**Information provided**
..........

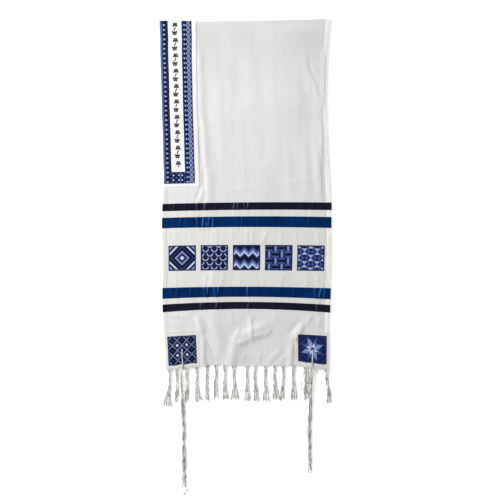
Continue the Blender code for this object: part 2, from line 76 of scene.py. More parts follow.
# %% The laid outline: how each line across the cloth lies
# For places along the cloth: X of both side edges, and how far they hang below the middle.
OUTLINE = {
    "along": (0, 119, 239, 359, 491, 549, 619, 674, 800, 866, 944, 1037),
    "left_x": (
        -258.9, -255.9, -252.9, -249.6, -246.9, -249.6,
        -249.9, -248.4, -248.7, -248.1, -243.9, -237.9,
    ),
    "right_x": (253.5, 246.6, 245.4, 248.1, 255.0, 256.5, 257.1, 257.7, 254.1, 251.7, 251.1, 249.9),
    "left_drop": (1.2, 1.5, 1.8, 2.4, 3.6, 4.8, 3.9, 3.0, 3.9, 10.2, 9.0, 8.4),
    "right_drop": (-6.3, -3.0, -1.5, -0.6, 0.0, 0.6, 3.0, 2.4, 4.8, 11.4, 9.6, 8.7),
}
# The upper hem isn't straight: the corners lie lower, and the cloth beside each patch is drawn up.
HEM_ACROSS = (0, 55, 104, 130, 160, 205, 300, 350, 382, 410, 450, 507)
HEM_DROP = (4.0, 0.6, -2.5, -6.5, -5.0, -3.0, -2.5, -3.6, -6.5, -3.5, -0.5, 1.0)
HEM_REACH = 112.0
EDGE_WAVER, EDGE_CELL = 0.7, 37.0
HEM_WAVER, HEM_CELL, HEM_WAVER_REACH = 1.7, 17.0, 77.0


def smooth_step(value):
    """0 below 0, 1 above 1, and an S-shaped ease between them."""
    value = np.clip(value, 0.0, 1.0)
    return value * value * (3 - 2 * value)


def smooth_curve(at, knots, values):
    """A cubic through the values, where each slope is taken from the neighbours."""
    knots, values = np.asarray(knots, float), np.asarray(values, float)
    slopes = np.gradient(values, knots)
    cell = np.clip(np.searchsorted(knots, at) - 1, 0, len(knots) - 2)
    span = knots[cell + 1] - knots[cell]
    u = (at - knots[cell]) / span
    start = (1 + 2 * u) * (1 - u) ** 2 * values[cell]
    end = u * u * (3 - 2 * u) * values[cell + 1]
    leave = u * (1 - u) ** 2 * span * slopes[cell]
    arrive = u * u * (u - 1) * span * slopes[cell + 1]
    return start + end + leave + arrive


def soft_noise(across, along, cell_across, cell_along, seed):
    """Hills from -1 to 1: random heights at the corners of cells, eased between them."""
    size = 256
    heights = np.random.default_rng(seed).uniform(-1, 1, (size, size))
    u, v = across / cell_across + 11.3, along / cell_along + 17.7
    i, j = np.floor(u).astype(int), np.floor(v).astype(int)
    u, v = smooth_step(u - i), smooth_step(v - j)

    def corner(right, down):
        return heights[(i + right) % size, (j + down) % size]

    near = corner(0, 0) * (1 - u) + corner(1, 0) * u
    far = corner(0, 1) * (1 - u) + corner(1, 1) * u
    return near * (1 - v) + far * v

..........

**Problem details**
Your task is to quote the lines above, beginning with the first and ending with the one that holds "return value * value * (3 - 2 * value)".

**In response**
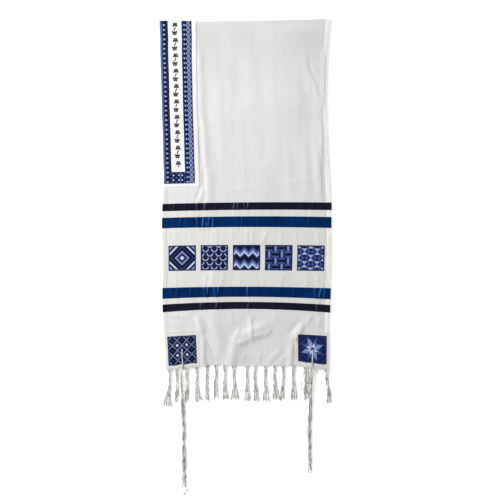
Continue the Blender code for this object: part 2, from line 76 of scene.py. More parts follow.
# %% The laid outline: how each line across the cloth lies
# For places along the cloth: X of both side edges, and how far they hang below the middle.
OUTLINE = {
    "along": (0, 119, 239, 359, 491, 549, 619, 674, 800, 866, 944, 1037),
    "left_x": (
        -258.9, -255.9, -252.9, -249.6, -246.9, -249.6,
        -249.9, -248.4, -248.7, -248.1, -243.9, -237.9,
    ),
    "right_x": (253.5, 246.6, 245.4, 248.1, 255.0, 256.5, 257.1, 257.7, 254.1, 251.7, 251.1, 249.9),
    "left_drop": (1.2, 1.5, 1.8, 2.4, 3.6, 4.8, 3.9, 3.0, 3.9, 10.2, 9.0, 8.4),
    "right_drop": (-6.3, -3.0, -1.5, -0.6, 0.0, 0.6, 3.0, 2.4, 4.8, 11.4, 9.6, 8.7),
}
# The upper hem isn't straight: the corners lie lower, and the cloth beside each patch is drawn up.
HEM_ACROSS = (0, 55, 104, 130, 160, 205, 300, 350, 382, 410, 450, 507)
HEM_DROP = (4.0, 0.6, -2.5, -6.5, -5.0, -3.0, -2.5, -3.6, -6.5, -3.5, -0.5, 1.0)
HEM_REACH = 112.0
EDGE_WAVER, EDGE_CELL = 0.7, 37.0
HEM_WAVER, HEM_CELL, HEM_WAVER_REACH = 1.7, 17.0, 77.0


def smooth_step(value):
    """0 below 0, 1 above 1, and an S-shaped ease between them."""
    value = np.clip(value, 0.0, 1.0)
    return value * value * (3 - 2 * value)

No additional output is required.